GIVEN REQUEST: Locate the string "that" in the records below. Copy every line where it occurs.

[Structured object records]
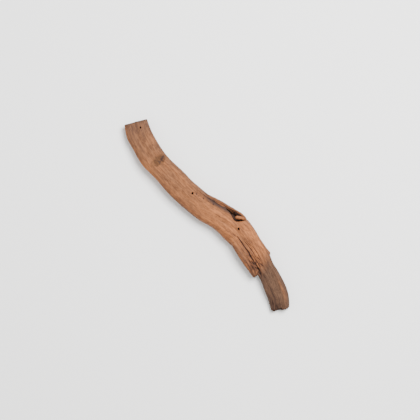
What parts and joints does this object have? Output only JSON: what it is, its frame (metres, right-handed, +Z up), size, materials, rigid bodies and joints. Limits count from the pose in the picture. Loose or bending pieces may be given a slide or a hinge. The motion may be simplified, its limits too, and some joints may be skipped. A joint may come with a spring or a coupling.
{
  "type": "spiderwood root",
  "caption": "Broad, flattened, S-curved root of bare wood with a torn window, peeled splinters, a frayed stub at its fork and a ragged lobe, lying on a surface.",
  "frame": {"origin": "middle of the root's footprint, at the height of the surface it rests on", "axes": "+X from the broad end to the ragged lobe, +Y to the side with the torn window, +Z up"},
  "size_m": [0.2972, 0.0584, 0.0204],
  "materials": {
    "root_wood": "bare, dry, weathered root wood with fine lengthwise grain, matte"
  },
  "bodies": {
    "root": {"spiderwood_root": "root_wood"}
  },
  "joints": []
}
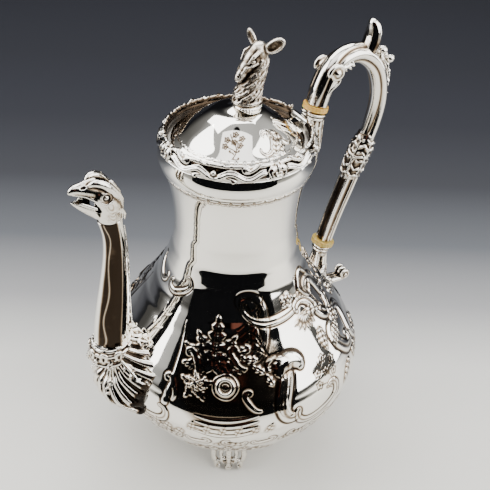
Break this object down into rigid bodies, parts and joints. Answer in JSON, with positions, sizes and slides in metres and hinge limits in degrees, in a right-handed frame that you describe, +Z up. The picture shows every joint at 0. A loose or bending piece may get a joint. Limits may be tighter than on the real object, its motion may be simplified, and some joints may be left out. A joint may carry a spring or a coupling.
{
  "type": "coffee pot",
  "caption": "Pear-shaped silver coffee pot with chased scrolls, a bird-head spout, a hinged domed lid with a doe-head finial, an insulated scroll handle and scroll feet.",
  "frame": {"origin": "on the body's axis, on the surface that the feet stand on", "axes": "+Z up along the body's axis, -X towards the spout, +X towards the handle"},
  "size_m": [0.2023, 0.164, 0.281],
  "materials": {
    "silver": "mirror-polished silver, slightly warm",
    "cast_silver": "polished cast silver with darkened recesses",
    "insulator": "yellowed bone, softly polished"
  },
  "bodies": {
    "pot": {"body_shell": "silver", "bottom_disc": "silver", "collar_band": "silver", "mouth_ring": "silver", "rim_border": "cast_silver", "spout_shell": "cast_silver", "spout_scroll_collar": "cast_silver", "spout_neck": "silver", "spout_leaf": "cast_silver", "spout_head": "cast_silver", "spout_lower_bill": "cast_silver", "handle_upper_socket": "silver", "handle_upper_insulator": "insulator", "handle_upper_pin": "silver", "handle_arch": "silver", "handle_volute": "cast_silver", "handle_lower_arm": "silver", "handle_knop": "cast_silver", "handle_outer_strand": "cast_silver", "thumb_leaf": "cast_silver", "bead_cluster": "cast_silver", "handle_lower_pin": "silver", "handle_lower_insulator": "insulator", "handle_lower_socket": "silver", "handle_spur": "cast_silver", "hinge_body_knuckles": "silver", "hinge_pin": "silver", "foot_near": "cast_silver", "foot_far": "cast_silver", "foot_back": "cast_silver"},
    "lid": {"lid_dome": "silver", "lid_bezel": "silver", "lid_hinge_leaf": "silver", "finial_collar": "cast_silver", "finial_deer": "cast_silver", "finial_stud": "silver", "finial_nut": "silver"}
  },
  "joints": [
    {"name": "lid_hinge", "type": "hinge", "parent": "pot", "child": "lid", "pos_m": [0.041, 0, 0.2252], "axis": [0, 1, 0], "range_deg": [0, 55]}
  ]
}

COMPLETE RESPONSE:
Break this object down into rigid bodies, parts and joints. Answer in JSON, with positions, sizes and slides in metres and hinge limits in degrees, in a right-handed frame that you describe, +Z up. The picture shows every joint at 0. A loose or bending piece may get a joint. Limits may be tighter than on the real object, its motion may be simplified, and some joints may be left out. A joint may carry a spring or a coupling.
  "frame": {"origin": "on the body's axis, on the surface that the feet stand on", "axes": "+Z up along the body's axis, -X towards the spout, +X towards the handle"},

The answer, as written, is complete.